Entries with model source code

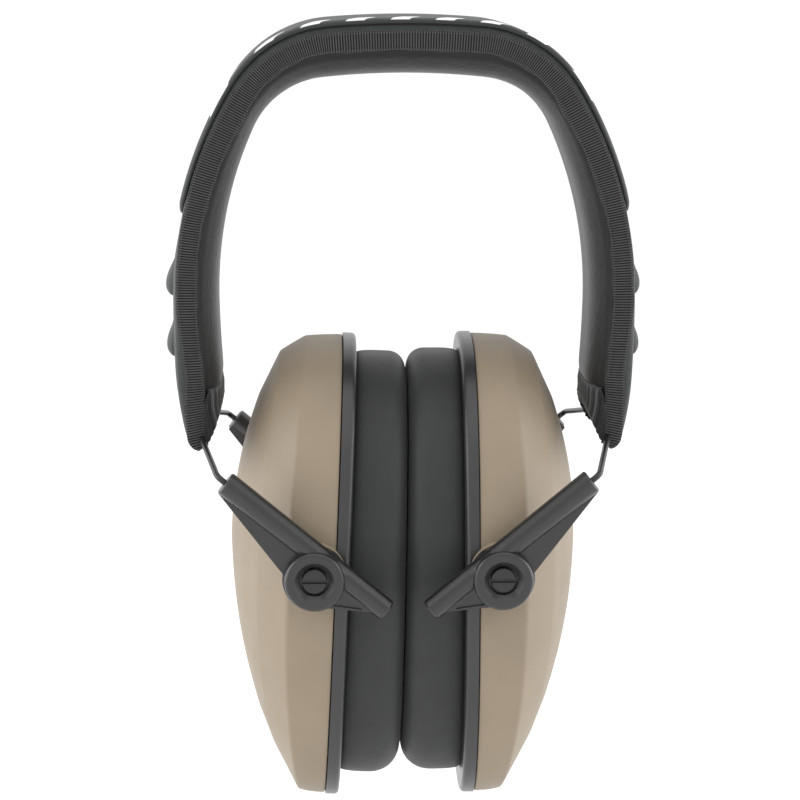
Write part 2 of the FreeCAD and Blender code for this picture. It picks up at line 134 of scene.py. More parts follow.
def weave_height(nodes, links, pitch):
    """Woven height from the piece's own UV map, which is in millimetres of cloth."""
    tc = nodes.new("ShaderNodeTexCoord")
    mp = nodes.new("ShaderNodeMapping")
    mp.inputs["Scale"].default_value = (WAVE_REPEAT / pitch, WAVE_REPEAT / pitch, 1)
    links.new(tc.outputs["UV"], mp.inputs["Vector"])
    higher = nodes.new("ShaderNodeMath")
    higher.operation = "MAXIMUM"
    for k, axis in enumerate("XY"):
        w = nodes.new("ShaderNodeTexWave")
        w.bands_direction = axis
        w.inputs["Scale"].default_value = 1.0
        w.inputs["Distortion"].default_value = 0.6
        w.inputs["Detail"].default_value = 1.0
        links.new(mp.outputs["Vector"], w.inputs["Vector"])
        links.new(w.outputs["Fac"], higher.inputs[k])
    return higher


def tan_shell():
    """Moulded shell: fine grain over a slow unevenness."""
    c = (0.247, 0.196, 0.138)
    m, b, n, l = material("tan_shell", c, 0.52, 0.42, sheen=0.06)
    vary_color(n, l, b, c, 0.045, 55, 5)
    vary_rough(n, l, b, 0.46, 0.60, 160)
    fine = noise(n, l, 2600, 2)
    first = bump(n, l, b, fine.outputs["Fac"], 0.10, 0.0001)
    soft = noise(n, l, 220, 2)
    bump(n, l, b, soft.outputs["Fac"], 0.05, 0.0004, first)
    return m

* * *

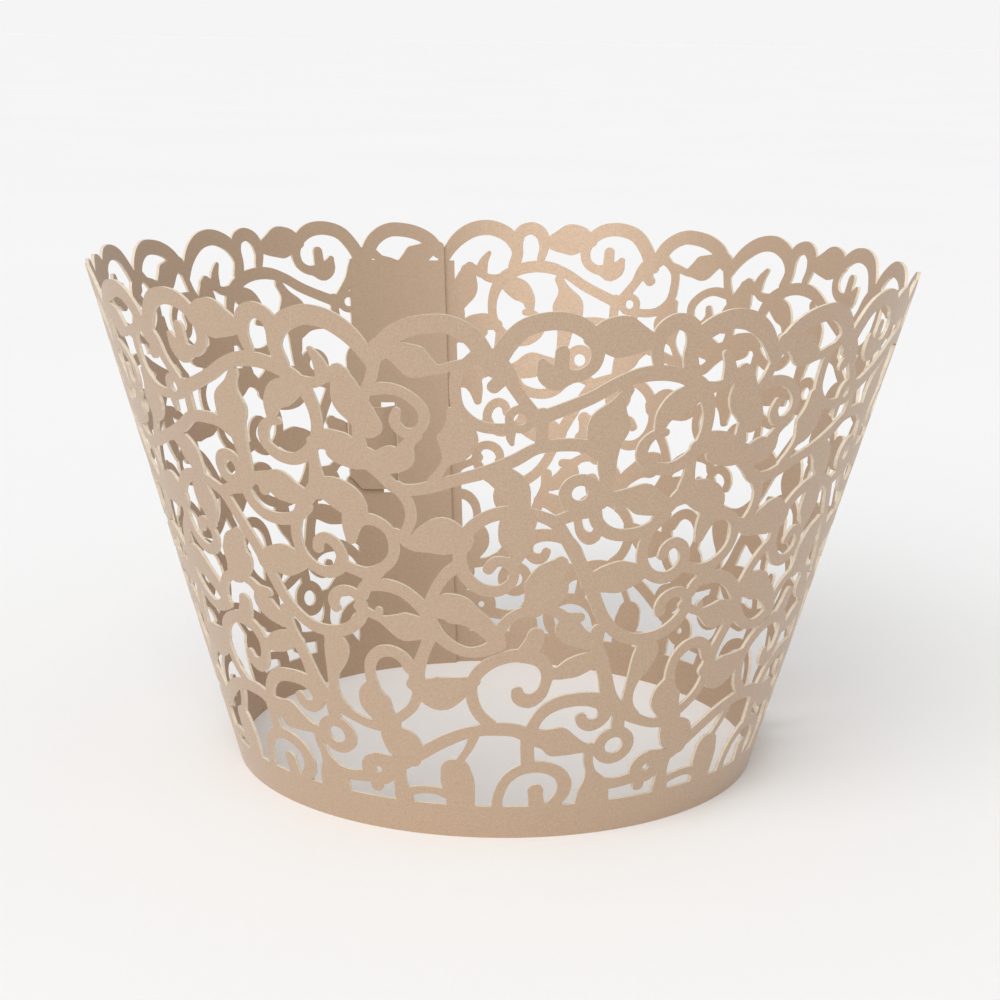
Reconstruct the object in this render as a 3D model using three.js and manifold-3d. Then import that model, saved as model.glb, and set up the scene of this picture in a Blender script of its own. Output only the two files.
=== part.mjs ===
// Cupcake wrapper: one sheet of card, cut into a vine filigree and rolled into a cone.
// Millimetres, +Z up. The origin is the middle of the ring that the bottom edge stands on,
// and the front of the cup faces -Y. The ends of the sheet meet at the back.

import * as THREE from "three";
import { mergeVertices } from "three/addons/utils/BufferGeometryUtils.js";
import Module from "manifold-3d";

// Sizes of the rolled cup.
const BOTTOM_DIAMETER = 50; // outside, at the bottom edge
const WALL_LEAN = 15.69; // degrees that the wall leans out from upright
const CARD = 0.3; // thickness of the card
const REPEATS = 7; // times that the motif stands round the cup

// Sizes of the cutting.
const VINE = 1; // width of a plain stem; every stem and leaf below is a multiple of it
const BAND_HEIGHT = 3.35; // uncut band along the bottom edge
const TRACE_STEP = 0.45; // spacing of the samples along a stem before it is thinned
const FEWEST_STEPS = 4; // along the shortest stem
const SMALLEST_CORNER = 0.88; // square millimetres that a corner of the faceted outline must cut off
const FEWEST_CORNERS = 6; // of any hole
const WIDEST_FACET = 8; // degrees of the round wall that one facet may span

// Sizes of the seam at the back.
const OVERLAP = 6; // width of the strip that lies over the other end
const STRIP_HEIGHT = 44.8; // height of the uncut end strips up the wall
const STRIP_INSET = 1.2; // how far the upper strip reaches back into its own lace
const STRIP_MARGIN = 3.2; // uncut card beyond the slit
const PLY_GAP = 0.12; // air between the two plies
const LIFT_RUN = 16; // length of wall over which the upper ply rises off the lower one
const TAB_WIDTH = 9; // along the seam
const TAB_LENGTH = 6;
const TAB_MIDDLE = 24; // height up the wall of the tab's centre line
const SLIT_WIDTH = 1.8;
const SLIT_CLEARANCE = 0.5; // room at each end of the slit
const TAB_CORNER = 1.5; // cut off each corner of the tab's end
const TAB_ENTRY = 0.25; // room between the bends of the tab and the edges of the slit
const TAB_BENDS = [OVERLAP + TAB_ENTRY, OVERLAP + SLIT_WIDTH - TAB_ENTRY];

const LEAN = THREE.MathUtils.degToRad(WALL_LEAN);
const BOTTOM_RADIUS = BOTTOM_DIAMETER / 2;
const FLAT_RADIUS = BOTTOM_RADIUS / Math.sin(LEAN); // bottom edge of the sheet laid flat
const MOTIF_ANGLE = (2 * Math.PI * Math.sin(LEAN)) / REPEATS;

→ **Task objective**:
Return the lines from the line with "Reconstruct the object" through the line with "const REPEATS = 7;", inclusive, exactly as they stand, and nothing else.

→ **Task solution**:
Reconstruct the object in this render as a 3D model using three.js and manifold-3d. Then import that model, saved as model.glb, and set up the scene of this picture in a Blender script of its own. Output only the two files.
=== part.mjs ===
// Cupcake wrapper: one sheet of card, cut into a vine filigree and rolled into a cone.
// Millimetres, +Z up. The origin is the middle of the ring that the bottom edge stands on,
// and the front of the cup faces -Y. The ends of the sheet meet at the back.

import * as THREE from "three";
import { mergeVertices } from "three/addons/utils/BufferGeometryUtils.js";
import Module from "manifold-3d";

// Sizes of the rolled cup.
const BOTTOM_DIAMETER = 50; // outside, at the bottom edge
const WALL_LEAN = 15.69; // degrees that the wall leans out from upright
const CARD = 0.3; // thickness of the card
const REPEATS = 7; // times that the motif stands round the cup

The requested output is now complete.